His favorite photo is one captioned “Ploughing Dien Bien Phu: turning Dien Bien Phu from battlefield to rice field.” Dien Bien Phu, the capital town of the northern mountainous province of Dien Bien, is best known for the famous Battle of Dien Bien Phu (1954), during which the region was a breadbasket for Vietnamese liberation forces who defeated French troops and ended colonization in northern Vietnam.
He said his father is well known to previous generations of Vietnamese people, and the exhibition introduced him also to the new generation.
“There’re many young faces in this exhibition, of many young people who were fighting the French and the Americans.
“Now I observed the exhibition, young people looking at the young faces and thinking maybe, this could have been us, this could have been me, or this could have been my father, or my sister, or my uncle.
“So these are very interesting dynamics in the exhibition. I see people, especially Vietnamese people, looking at it in a very personal way, because it’s their country, and it’s their history, but seen through a foreigner, a Westerner’s eyes,” he said.
George said by following his father’s legacy, he is not trying to defend the latter’s political points of view or anything else, but because he finds that the legacy is still relevant and a matter of interest.
“We are still dealing with issues of war and peace, we’re still pretty much stuck in the logics of war versus the logics of peace. So, to me, there are still lessons to be drawn from the visual materials he left, which are the photographs and films,” he told ABC Radio.

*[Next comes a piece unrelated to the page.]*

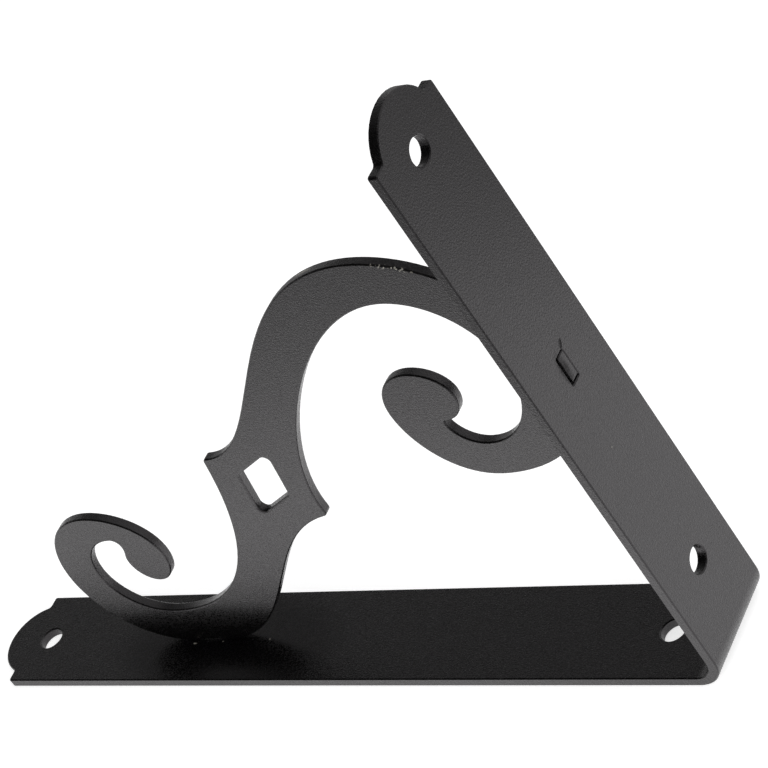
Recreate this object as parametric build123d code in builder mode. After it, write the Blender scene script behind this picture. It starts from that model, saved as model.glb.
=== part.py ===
from build123d import *
import os
from math import atan2, cos, degrees, radians, sin

# A shelf bracket in millimetres: a flat steel strap bent to an L, and a flat scroll plate that stands on
# edge inside the L, keyed into both legs by a tenon. The long leg lies on Z = 0 along X, the short leg
# stands at its +X end, and the widths run along Y. The origin is the middle of the footprint.

# ---------- strap ----------
bar_width = 25.0
bar_thickness = 2.3
bend_inner_radius = 4.5
long_leg = 204.0  # outside of the corner to the tip
short_leg = 147.0
edge_break = 0.25  # taken off every rim after blanking

# Both tips end in two shoulders and a round lobe.
lobe_rise = 6.6  # shoulders to tip
lobe_radius = 10.0
lobe_root_radius = 0.8
shoulder_radius = 0.6

# Screw holes: the tip holes are set from the tips, the bend holes from the outside of the corner.
screw_hole_diameter = 5.7
long_tip_hole = 12.8
short_tip_hole = 12.4
long_bend_hole = 17.2
short_bend_hole = 23.6

# ---------- scroll plate ----------
# Its places are measured from the inner corner: reach runs out along the long leg and rise runs up the
# short leg. A curl's turning points, where its edge runs level or plumb, are measured from its own seat.
plate_thickness = 2.3
long_seat_reach = 138.7  # middle of the flat that sits on the long leg
short_seat_rise = 76.3  # middle of the flat that backs on the short leg
seat_length = 10.0
tenon_length = 6.0
tenon_recess = 0.3  # how far a tenon stops short of the strap's outer face
slot_end_clearance = 0.5
slot_side_clearance = 0.3
slot_corner_radius = 0.3

# Small curl, on the long leg. Outer edge, from the seat outwards and over into the bulb.
small_far_reach = 26.6
small_far_rise = 21.6
small_top_reach = 8.5
small_top_rise = 41.7
small_near_reach = -6.9
small_near_rise = 29.8
small_bulb_reach = -0.2
small_bulb_rise = 20.9
small_neck_reach = 5.2
small_neck_rise = 26.8
# Small curl, inner edge, from the hook at the neck back round to the stem.
small_hook_reach = 3.7
small_hook_rise = 32.5
small_crest_reach = 5.6
small_crest_rise = 34.3
small_inner_far_reach = 17.0
small_inner_far_rise = 22.1
small_floor_reach = 3.8
small_floor_rise = 10.5

# Large curl, against the short leg. Outer edge, from the arch down past the seat and round into the bulb.
large_arch_reach = 30.6
large_arch_rise = 32.1
large_floor_reach = 28.0
large_floor_rise = -26.8
large_far_reach = 44.6
large_far_rise = -8.4
large_bulb_reach = 34.5
large_bulb_rise = 2.3
large_near_reach = 26.2
large_near_rise = -4.3
large_notch_reach = 32.9
large_notch_rise = -11.0
notch_radius = 0.5
# Large curl, inner edge, from the notch back round to the stem.
large_inner_floor_reach = 26.0
large_inner_floor_rise = -17.7
large_inner_near_reach = 10.2
large_inner_near_rise = 2.8
large_inner_arch_reach = 28.9
large_inner_arch_rise = 21.2

# Stem: its two points, and how far each sweep runs straight before it bends away.
far_point_reach = 100.2
far_point_rise = 58.5
near_point_reach = 78.6
near_point_rise = 39.6
point_radius = 1.2
far_stem_pull = 18.9  # the long sweep that comes up to the far point
far_stem_slope = 81.0
far_floor_pull = 28.6
far_flank_pull = 19.3  # the hollow flank that leaves the far point
far_flank_slope = -4.0
arch_pull = 34.6
near_stem_pull = 18.4  # the long sweep that comes down to the near point
near_stem_slope = 98.0
inner_arch_pull = 21.5
near_flank_pull = 22.7  # the hollow flank that leaves the near point
near_flank_slope = 10.0
seat_pull = 23.7

# Window in the stem, a rhombus.
window_reach = 89.2
window_rise = 49.8
window_across = 10.85  # between opposite sides
window_low_slope = 27.5
window_steep_slope = 80.0
window_corner_radius = 1.5

# ---------- shared places ----------
bend_outer_radius = bend_inner_radius + bar_thickness
slot_length = tenon_length + 2 * slot_end_clearance
slot_width = plate_thickness + 2 * slot_side_clearance

outer_corner = (long_leg / 2, 0, 0)
inner_corner = (long_leg / 2 - bar_thickness, 0, bar_thickness)
# Local X runs out along the long leg and local Y up the short leg, from the inner corner.
side_view = Plane(origin=inner_corner, x_dir=(-1, 0, 0), z_dir=(0, 1, 0))
# Local X runs from the outside of the corner to a leg's tip, and local Z into the steel.
long_leg_face = Plane(origin=outer_corner, x_dir=(-1, 0, 0), z_dir=(0, 0, 1))
short_leg_face = Plane(origin=outer_corner, x_dir=(0, 0, 1), z_dir=(-1, 0, 0))


def leg_plan(length, tip_hole, bend_hole, slot_place):
    """A leg seen square on: shoulders, lobe, two screw holes and a tenon slot, from the corner to the tip."""
    shoulder = length - lobe_rise
    with BuildSketch() as plan:
        Rectangle(shoulder, bar_width, align=(Align.MIN, Align.CENTER))
        shoulder_corners = plan.vertices().group_by(Axis.X)[-1]
        fillet(shoulder_corners, shoulder_radius)
        with Locations((length - lobe_radius, 0)):
            Circle(lobe_radius)
        on_shoulder = plan.vertices().filter_by(lambda v: abs(v.X - shoulder) < 1e-6)
        lobe_roots = on_shoulder.sort_by(lambda v: abs(v.Y))[:2]
        fillet(lobe_roots, lobe_root_radius)
        with Locations((length - tip_hole, 0), (bend_hole, 0)):
            Circle(screw_hole_diameter / 2, mode=Mode.SUBTRACT)
        with Locations((slot_place, 0)):
            RectangleRounded(slot_length, slot_width, slot_corner_radius, mode=Mode.SUBTRACT)
    return plan.sketch


def crosses_the_steel(edge):
    """Whether a strap's edge is a straight one from one broad face to the other."""
    span = edge @ 1 - edge @ 0
    return abs(edge.length - bar_thickness) < 1e-6 and abs(span.Y) < 1e-6


# ---------- strap: an L bent from flat bar, trimmed and pierced leg by leg ----------
long_plan = leg_plan(long_leg, long_tip_hole, long_bend_hole, bar_thickness + long_seat_reach)
short_plan = leg_plan(short_leg, short_tip_hole, short_bend_hole, bar_thickness + short_seat_rise)

with BuildPart() as strap:
    with BuildSketch(side_view) as bent_bar:
        with BuildLine():
            FilletPolyline(
                (long_leg - bar_thickness, -bar_thickness),
                (-bar_thickness, -bar_thickness),
                (-bar_thickness, short_leg - bar_thickness),
                radius=bend_outer_radius,
            )
            offset(amount=bar_thickness, side=Side.RIGHT)
        make_face()
    extrude(amount=bar_width / 2, both=True)
    with BuildSketch(long_leg_face):
        add(long_plan)
    extrude(amount=short_leg, mode=Mode.INTERSECT)
    with BuildSketch(short_leg_face):
        add(short_plan)
    extrude(amount=long_leg, mode=Mode.INTERSECT)
    chamfer(strap.edges().filter_by(crosses_the_steel, reverse=True), edge_break)


# ---------- scroll: an S cut from flat plate ----------
def small(reach, rise):
    """A place on the small curl, from the middle of its seat on the long leg."""
    return (long_seat_reach + reach, rise)


def large(reach, rise):
    """A place on the large curl, from the middle of its seat on the short leg."""
    return (reach, short_seat_rise + rise)


def stepped(point, distance, slope):
    """The place a distance from a point, in the direction of a slope in degrees above the way inwards."""
    return (point[0] - distance * cos(radians(slope)), point[1] + distance * sin(radians(slope)))


def bearing(centre, place):
    """The direction of a place from a centre, in degrees."""
    return degrees(atan2(place[1] - centre[1], place[0] - centre[0]))


def curl_edge(turning_points, starts_level):
    """Join turning points by quarter ellipses, so the edge is level and plumb there by turns."""
    for start, end in zip(turning_points, turning_points[1:]):
        centre = (start[0], end[1]) if starts_level else (end[0], start[1])
        half_width = abs(end[0] - start[0])
        half_height = abs(end[1] - start[1])
        start_angle = bearing(centre, start)
        turn = (bearing(centre, end) - start_angle + 180) % 360 - 180
        EllipticalCenterArc(centre, half_width, half_height, start_angle=start_angle, arc_size=turn)
        starts_level = not starts_level


half_seat = seat_length / 2
long_seat_far = small(half_seat, 0)
long_seat_near = small(-half_seat, 0)
short_seat_top = large(0, half_seat)
short_seat_bottom = large(0, -half_seat)

small_neck = small(small_neck_reach, small_neck_rise)
small_hook = small(small_hook_reach, small_hook_rise)
small_floor = small(small_floor_reach, small_floor_rise)
large_arch = large(large_arch_reach, large_arch_rise)
large_inner_arch = large(large_inner_arch_reach, large_inner_arch_rise)
far_point = (far_point_reach, far_point_rise)
near_point = (near_point_reach, near_point_rise)
neck_pull = (small_hook_rise - small_neck_rise) / 2

# The window's corners, from the distance across it and the slopes of its sides.
window_side = window_across / sin(radians(window_steep_slope - window_low_slope))
window_edge_middle = stepped((window_reach, window_rise), -window_side / 2, window_low_slope)
window_start = stepped(window_edge_middle, -window_side / 2, window_steep_slope)
window_low_end = stepped(window_start, window_side, window_low_slope)
window_corners = [
    window_start,
    window_low_end,
    stepped(window_low_end, window_side, window_steep_slope),
    stepped(window_start, window_side, window_steep_slope),
]

with BuildPart() as scroll:
    with BuildSketch(side_view) as outline:
        with BuildLine():
            curl_edge(
                [
                    long_seat_far,
                    small(small_far_reach, small_far_rise),
                    small(small_top_reach, small_top_rise),
                    small(small_near_reach, small_near_rise),
                    small(small_bulb_reach, small_bulb_rise),
                    small_neck,
                ],
                starts_level=True,
            )
            Bezier(
                small_neck,
                stepped(small_neck, neck_pull, 90),
                stepped(small_hook, -neck_pull, 90),
                small_hook,
            )
            curl_edge(
                [
                    small_hook,
                    small(small_crest_reach, small_crest_rise),
                    small(small_inner_far_reach, small_inner_far_rise),
                    small_floor,
                ],
                starts_level=False,
            )
            Bezier(
                small_floor,
                stepped(small_floor, far_floor_pull, 0),
                stepped(far_point, -far_stem_pull, far_stem_slope),
                far_point,
            )
            Bezier(
                far_point,
                stepped(far_point, far_flank_pull, far_flank_slope),
                stepped(large_arch, -arch_pull, 0),
                large_arch,
            )
            curl_edge([large_arch, short_seat_top], starts_level=True)
            Line(short_seat_top, short_seat_bottom)
            curl_edge(
                [
                    short_seat_bottom,
                    large(large_floor_reach, large_floor_rise),
                    large(large_far_reach, large_far_rise),
                    large(large_bulb_reach, large_bulb_rise),
                    large(large_near_reach, large_near_rise),
                    large(large_notch_reach - notch_radius, large_notch_rise),
                    large(large_notch_reach, large_notch_rise - notch_radius),
                    large(large_inner_floor_reach, large_inner_floor_rise),
                    large(large_inner_near_reach, large_inner_near_rise),
                    large_inner_arch,
                ],
                starts_level=False,
            )
            Bezier(
                large_inner_arch,
                stepped(large_inner_arch, -inner_arch_pull, 0),
                stepped(near_point, near_stem_pull, near_stem_slope),
                near_point,
            )
            Bezier(
                near_point,
                stepped(near_point, -near_flank_pull, near_flank_slope),
                stepped(long_seat_near, seat_pull, 0),
                long_seat_near,
            )
            Line(long_seat_near, long_seat_far)
        make_face()
    extrude(amount=plate_thickness / 2, both=True)

    for point in (far_point, near_point):
        point_edge = scroll.edges().filter_by(Axis.Y).sort_by_distance(side_view.from_local_coords(point))[0]
        fillet(point_edge, point_radius)

    with BuildSketch(side_view) as window:
        with BuildLine():
            Polyline(window_corners, close=True)
        make_face()
        fillet(window.vertices(), window_corner_radius)
    extrude(amount=plate_thickness / 2, both=True, mode=Mode.SUBTRACT)

    rims = scroll.faces().filter_by(Axis.Y).edges()
    chamfer(rims, edge_break)

    tenon_reach = bar_thickness - tenon_recess
    with BuildSketch(side_view):
        with Locations((long_seat_reach, 0)):
            Rectangle(tenon_length, tenon_reach, align=(Align.CENTER, Align.MAX))
        with Locations((0, short_seat_rise)):
            Rectangle(tenon_reach, tenon_length, align=(Align.MAX, Align.CENTER))
    extrude(amount=plate_thickness / 2, both=True)


# ---------- finished pieces ----------
os.makedirs("parts", exist_ok=True)
strap.part.label = "strap"
export_step(strap.part, "parts/strap.step")
scroll.part.label = "scroll"
export_step(scroll.part, "parts/scroll.step")
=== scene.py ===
from math import cos, radians, sin

import bpy
from bpy.props import (
    FloatProperty,
    FloatVectorProperty,
    IntProperty,
    PointerProperty,
)
from mathutils import Matrix, Vector


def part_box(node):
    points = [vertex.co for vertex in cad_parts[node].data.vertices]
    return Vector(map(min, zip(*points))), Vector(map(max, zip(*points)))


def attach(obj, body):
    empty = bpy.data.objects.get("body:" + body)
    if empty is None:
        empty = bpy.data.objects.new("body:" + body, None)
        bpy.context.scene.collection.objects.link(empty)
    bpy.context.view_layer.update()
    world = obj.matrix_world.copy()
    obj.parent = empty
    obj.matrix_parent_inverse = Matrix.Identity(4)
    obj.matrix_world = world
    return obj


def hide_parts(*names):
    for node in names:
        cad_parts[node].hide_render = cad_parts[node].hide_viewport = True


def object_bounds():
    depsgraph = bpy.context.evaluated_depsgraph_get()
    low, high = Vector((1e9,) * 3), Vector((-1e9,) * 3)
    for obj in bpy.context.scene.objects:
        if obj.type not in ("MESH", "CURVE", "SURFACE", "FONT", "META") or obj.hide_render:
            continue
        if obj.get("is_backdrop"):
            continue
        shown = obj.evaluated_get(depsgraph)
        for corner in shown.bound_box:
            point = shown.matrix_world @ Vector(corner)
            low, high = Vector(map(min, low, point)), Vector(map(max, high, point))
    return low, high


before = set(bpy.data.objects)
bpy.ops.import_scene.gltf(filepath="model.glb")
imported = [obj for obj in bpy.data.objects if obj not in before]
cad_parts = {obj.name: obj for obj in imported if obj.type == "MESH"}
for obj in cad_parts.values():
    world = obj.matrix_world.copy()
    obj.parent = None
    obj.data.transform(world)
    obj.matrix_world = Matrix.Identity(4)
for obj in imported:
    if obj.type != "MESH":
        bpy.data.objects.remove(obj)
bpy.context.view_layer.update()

bl_info = {
    "name": "Scroll Shelf Bracket",
    "version": (1, 0, 0),
    "blender": (4, 5, 0),
    "location": "View3D > Sidebar > Bracket",
    "description": "Dresses a scroll shelf bracket in textured black powder coat and sets its stage",
    "category": "Object",
}

ROOT_BODY = "root"
COAT_NAME = "sand_textured_coat"
MM = 0.001
WHITE = (1.0, 1.0, 1.0, 1.0)
BLACK = (0.0, 0.0, 0.0, 1.0)
MIX_LOW, MIX_HIGH, MIX_RESULT = 6, 7, 2  # the colour sockets of a Mix node
NODE_STEP = 180  # from one node to the next along a row in the editor
ROW_STEP = 220  # from one row of nodes down to the next

# Shaping
WELD_DISTANCE = 0.001 * MM  # loose facets of the solids meet within this
SAME_PLACE = 0.01 * MM  # places this close count as one
FLAT_ANGLE = radians(0.05)  # facets this close to one plane become one face
RIM_ANGLE = radians(25)  # an edge sharper than this is a rim
TENON_END = 0.6 * MM  # the tenon's end lies within this of the strap's outer face
ROLL_SEGMENTS = 4  # facets across each rolled edge of the tenon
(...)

George said he is trying to return to his father’s history and at the same time, continue the old man’s steps in a new path.
He said he is still waiting to discover more about Vietnam, as his experience in Vietnam so far has been locked in history with all the stories of Vietnam War.
He said his parents used to talk to him a lot about the Vietnamese leaders and struggling people during the wars, and his home would have people from all over the world visiting, those who were on board on the anti-Vietnam War movement.
“And now we have a new Vietnam,” he said, noting that he has had enough time over the past couple of years to see all the contradictions of a country that is both socialist and incorporates most elements of capitalism.
“As an artist, it’s interesting to deal with all these. I am still finding a way to visually express it,” he said.
“I’m trying to discover my Vietnam, because until now it was my Vietnam through my father’s eyes and his experience,” he said in an interview with Vietnam Television.
Since the exhibition of his father’s photos, George and his family have spent most of the time in Yen Phu Village, in a less busy corner of Tay Ho District, Hanoi.
He has been making portraits of the villagers and exhibited them at the village last August.
The digital paintings were made with software on his iPhone and iPad. He made them briefly while sitting at a café of his friend in the village, also a foreigner, and watching locals pass by.
The paintings do not cater to details. He said he wanted to keep them plain and simple, just like life in the village.
George said the villagers gather in their front yard to talk every evening after dinner, or go fishing, while children play around, like a big family of which he is a part.
He said the childhood stories from his parents, and the respect for his father, a big friend of Vietnam, has always given him “this warm feeling” about the country.
Besides the urge to discover Vietnam as an admirer, George also has the call of an artist to look at the “vibrant contemporary art scene” in the country.
He said Vietnamese people are still trying to figure out their own place in contemporary art, caught up as they are in the “whole contradiction” between tradition and modernity.
He said his works about Vietnam would show how he manages to channel all the contradictory ideas, historical, political, or artistic.
George is working with his son, a filmmaking graduate from Sydney, to continue the family’s legacy of discovering Vietnam.
A documentary project will start from the northern province of Thai Nguyen, where Wilfred Burchett met Ho Chi Minh in 1954, and go through the country. The father and son duo are looking for other partners for the filming.
He said he wants to show his projects to people in Australia first and the world later.
“I am Vietnamese, I’m from Hanoi.” That is how he, a little boy, introduced himself to friends in Moscow where the family had moved to after two years in Vietnam.
He said he is still feeling the same. “I have just fallen in love with Hanoi, probably like my Dad.”